→ **Problem to work on**
All the data should come back exactly as it was given.

→ **Dataset extract**
* Begin *

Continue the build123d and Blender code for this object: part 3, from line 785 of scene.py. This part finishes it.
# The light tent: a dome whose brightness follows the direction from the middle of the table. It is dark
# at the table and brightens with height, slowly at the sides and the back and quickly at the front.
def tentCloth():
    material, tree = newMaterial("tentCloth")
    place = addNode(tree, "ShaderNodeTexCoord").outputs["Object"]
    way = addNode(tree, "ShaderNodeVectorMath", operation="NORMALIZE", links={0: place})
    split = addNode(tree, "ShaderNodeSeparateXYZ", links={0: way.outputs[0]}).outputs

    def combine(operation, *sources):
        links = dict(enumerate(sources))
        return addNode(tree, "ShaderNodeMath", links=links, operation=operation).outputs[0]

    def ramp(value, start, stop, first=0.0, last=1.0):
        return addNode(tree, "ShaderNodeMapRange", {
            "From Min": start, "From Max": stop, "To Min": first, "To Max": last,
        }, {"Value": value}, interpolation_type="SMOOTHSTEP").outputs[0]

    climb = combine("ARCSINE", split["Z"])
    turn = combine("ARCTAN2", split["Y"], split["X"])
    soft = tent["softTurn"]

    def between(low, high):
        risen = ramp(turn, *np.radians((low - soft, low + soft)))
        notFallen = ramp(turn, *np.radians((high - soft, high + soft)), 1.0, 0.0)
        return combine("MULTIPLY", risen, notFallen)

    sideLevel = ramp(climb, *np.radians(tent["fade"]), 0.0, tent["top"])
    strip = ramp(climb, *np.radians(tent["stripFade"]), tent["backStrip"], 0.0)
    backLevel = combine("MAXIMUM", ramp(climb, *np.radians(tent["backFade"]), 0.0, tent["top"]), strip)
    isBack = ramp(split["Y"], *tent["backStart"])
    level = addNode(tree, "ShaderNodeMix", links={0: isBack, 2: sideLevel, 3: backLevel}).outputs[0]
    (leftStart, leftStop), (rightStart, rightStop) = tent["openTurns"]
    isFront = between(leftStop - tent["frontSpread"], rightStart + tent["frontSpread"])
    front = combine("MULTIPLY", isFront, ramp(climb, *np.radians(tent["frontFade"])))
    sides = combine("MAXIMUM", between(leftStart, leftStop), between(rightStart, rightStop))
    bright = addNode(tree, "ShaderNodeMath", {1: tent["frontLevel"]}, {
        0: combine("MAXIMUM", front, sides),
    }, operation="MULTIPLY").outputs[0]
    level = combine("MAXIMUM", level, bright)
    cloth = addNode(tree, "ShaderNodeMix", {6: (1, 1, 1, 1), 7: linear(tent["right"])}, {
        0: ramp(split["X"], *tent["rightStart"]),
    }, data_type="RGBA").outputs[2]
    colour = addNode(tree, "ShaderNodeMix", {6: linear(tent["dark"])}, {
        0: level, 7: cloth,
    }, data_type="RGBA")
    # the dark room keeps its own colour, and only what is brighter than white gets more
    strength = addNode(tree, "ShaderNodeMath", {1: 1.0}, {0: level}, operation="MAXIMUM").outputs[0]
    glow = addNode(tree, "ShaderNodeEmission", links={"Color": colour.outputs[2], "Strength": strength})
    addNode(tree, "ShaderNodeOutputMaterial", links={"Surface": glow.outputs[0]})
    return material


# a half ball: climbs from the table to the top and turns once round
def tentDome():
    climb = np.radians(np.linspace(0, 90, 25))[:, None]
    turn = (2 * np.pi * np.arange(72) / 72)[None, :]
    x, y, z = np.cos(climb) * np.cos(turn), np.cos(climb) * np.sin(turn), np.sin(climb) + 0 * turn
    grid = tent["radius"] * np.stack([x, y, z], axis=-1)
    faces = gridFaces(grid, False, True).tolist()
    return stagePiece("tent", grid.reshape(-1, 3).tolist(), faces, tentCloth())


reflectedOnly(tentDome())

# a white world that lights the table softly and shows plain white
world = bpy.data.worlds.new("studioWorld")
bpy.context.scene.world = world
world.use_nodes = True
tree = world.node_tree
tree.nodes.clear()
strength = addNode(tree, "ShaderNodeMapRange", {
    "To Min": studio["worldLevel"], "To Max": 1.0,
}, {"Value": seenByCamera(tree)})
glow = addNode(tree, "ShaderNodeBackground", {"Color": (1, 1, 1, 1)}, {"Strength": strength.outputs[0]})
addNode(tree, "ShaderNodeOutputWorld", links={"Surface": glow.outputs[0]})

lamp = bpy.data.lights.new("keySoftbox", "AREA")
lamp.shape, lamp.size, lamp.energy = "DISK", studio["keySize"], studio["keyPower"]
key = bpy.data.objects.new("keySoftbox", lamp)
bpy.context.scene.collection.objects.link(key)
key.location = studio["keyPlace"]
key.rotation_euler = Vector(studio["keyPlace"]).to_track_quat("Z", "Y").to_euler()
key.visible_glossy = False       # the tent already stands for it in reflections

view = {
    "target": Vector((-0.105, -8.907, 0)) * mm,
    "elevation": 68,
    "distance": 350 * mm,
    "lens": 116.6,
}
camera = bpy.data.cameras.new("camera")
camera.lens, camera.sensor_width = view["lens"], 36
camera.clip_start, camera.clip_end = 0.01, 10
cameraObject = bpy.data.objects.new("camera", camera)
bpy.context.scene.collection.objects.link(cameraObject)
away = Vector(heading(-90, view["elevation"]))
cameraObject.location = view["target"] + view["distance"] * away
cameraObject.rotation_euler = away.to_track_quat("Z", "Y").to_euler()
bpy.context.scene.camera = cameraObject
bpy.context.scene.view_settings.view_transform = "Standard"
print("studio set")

* End *

→ **Final result**
Continue the build123d and Blender code for this object: part 3, from line 785 of scene.py. This part finishes it.
# The light tent: a dome whose brightness follows the direction from the middle of the table. It is dark
# at the table and brightens with height, slowly at the sides and the back and quickly at the front.
def tentCloth():
    material, tree = newMaterial("tentCloth")
    place = addNode(tree, "ShaderNodeTexCoord").outputs["Object"]
    way = addNode(tree, "ShaderNodeVectorMath", operation="NORMALIZE", links={0: place})
    split = addNode(tree, "ShaderNodeSeparateXYZ", links={0: way.outputs[0]}).outputs

    def combine(operation, *sources):
        links = dict(enumerate(sources))
        return addNode(tree, "ShaderNodeMath", links=links, operation=operation).outputs[0]

    def ramp(value, start, stop, first=0.0, last=1.0):
        return addNode(tree, "ShaderNodeMapRange", {
            "From Min": start, "From Max": stop, "To Min": first, "To Max": last,
        }, {"Value": value}, interpolation_type="SMOOTHSTEP").outputs[0]

    climb = combine("ARCSINE", split["Z"])
    turn = combine("ARCTAN2", split["Y"], split["X"])
    soft = tent["softTurn"]

    def between(low, high):
        risen = ramp(turn, *np.radians((low - soft, low + soft)))
        notFallen = ramp(turn, *np.radians((high - soft, high + soft)), 1.0, 0.0)
        return combine("MULTIPLY", risen, notFallen)

    sideLevel = ramp(climb, *np.radians(tent["fade"]), 0.0, tent["top"])
    strip = ramp(climb, *np.radians(tent["stripFade"]), tent["backStrip"], 0.0)
    backLevel = combine("MAXIMUM", ramp(climb, *np.radians(tent["backFade"]), 0.0, tent["top"]), strip)
    isBack = ramp(split["Y"], *tent["backStart"])
    level = addNode(tree, "ShaderNodeMix", links={0: isBack, 2: sideLevel, 3: backLevel}).outputs[0]
    (leftStart, leftStop), (rightStart, rightStop) = tent["openTurns"]
    isFront = between(leftStop - tent["frontSpread"], rightStart + tent["frontSpread"])
    front = combine("MULTIPLY", isFront, ramp(climb, *np.radians(tent["frontFade"])))
    sides = combine("MAXIMUM", between(leftStart, leftStop), between(rightStart, rightStop))
    bright = addNode(tree, "ShaderNodeMath", {1: tent["frontLevel"]}, {
        0: combine("MAXIMUM", front, sides),
    }, operation="MULTIPLY").outputs[0]
    level = combine("MAXIMUM", level, bright)
    cloth = addNode(tree, "ShaderNodeMix", {6: (1, 1, 1, 1), 7: linear(tent["right"])}, {
        0: ramp(split["X"], *tent["rightStart"]),
    }, data_type="RGBA").outputs[2]
    colour = addNode(tree, "ShaderNodeMix", {6: linear(tent["dark"])}, {
        0: level, 7: cloth,
    }, data_type="RGBA")
    # the dark room keeps its own colour, and only what is brighter than white gets more
    strength = addNode(tree, "ShaderNodeMath", {1: 1.0}, {0: level}, operation="MAXIMUM").outputs[0]
    glow = addNode(tree, "ShaderNodeEmission", links={"Color": colour.outputs[2], "Strength": strength})
    addNode(tree, "ShaderNodeOutputMaterial", links={"Surface": glow.outputs[0]})
    return material


# a half ball: climbs from the table to the top and turns once round
def tentDome():
    climb = np.radians(np.linspace(0, 90, 25))[:, None]
    turn = (2 * np.pi * np.arange(72) / 72)[None, :]
    x, y, z = np.cos(climb) * np.cos(turn), np.cos(climb) * np.sin(turn), np.sin(climb) + 0 * turn
    grid = tent["radius"] * np.stack([x, y, z], axis=-1)
    faces = gridFaces(grid, False, True).tolist()
    return stagePiece("tent", grid.reshape(-1, 3).tolist(), faces, tentCloth())


reflectedOnly(tentDome())

# a white world that lights the table softly and shows plain white
world = bpy.data.worlds.new("studioWorld")
bpy.context.scene.world = world
world.use_nodes = True
tree = world.node_tree
tree.nodes.clear()
strength = addNode(tree, "ShaderNodeMapRange", {
    "To Min": studio["worldLevel"], "To Max": 1.0,
}, {"Value": seenByCamera(tree)})
glow = addNode(tree, "ShaderNodeBackground", {"Color": (1, 1, 1, 1)}, {"Strength": strength.outputs[0]})
addNode(tree, "ShaderNodeOutputWorld", links={"Surface": glow.outputs[0]})

lamp = bpy.data.lights.new("keySoftbox", "AREA")
lamp.shape, lamp.size, lamp.energy = "DISK", studio["keySize"], studio["keyPower"]
key = bpy.data.objects.new("keySoftbox", lamp)
bpy.context.scene.collection.objects.link(key)
key.location = studio["keyPlace"]
key.rotation_euler = Vector(studio["keyPlace"]).to_track_quat("Z", "Y").to_euler()
key.visible_glossy = False       # the tent already stands for it in reflections

view = {
    "target": Vector((-0.105, -8.907, 0)) * mm,
    "elevation": 68,
    "distance": 350 * mm,
    "lens": 116.6,
}
camera = bpy.data.cameras.new("camera")
camera.lens, camera.sensor_width = view["lens"], 36
camera.clip_start, camera.clip_end = 0.01, 10
cameraObject = bpy.data.objects.new("camera", camera)
bpy.context.scene.collection.objects.link(cameraObject)
away = Vector(heading(-90, view["elevation"]))
cameraObject.location = view["target"] + view["distance"] * away
cameraObject.rotation_euler = away.to_track_quat("Z", "Y").to_euler()
bpy.context.scene.camera = cameraObject
bpy.context.scene.view_settings.view_transform = "Standard"
print("studio set")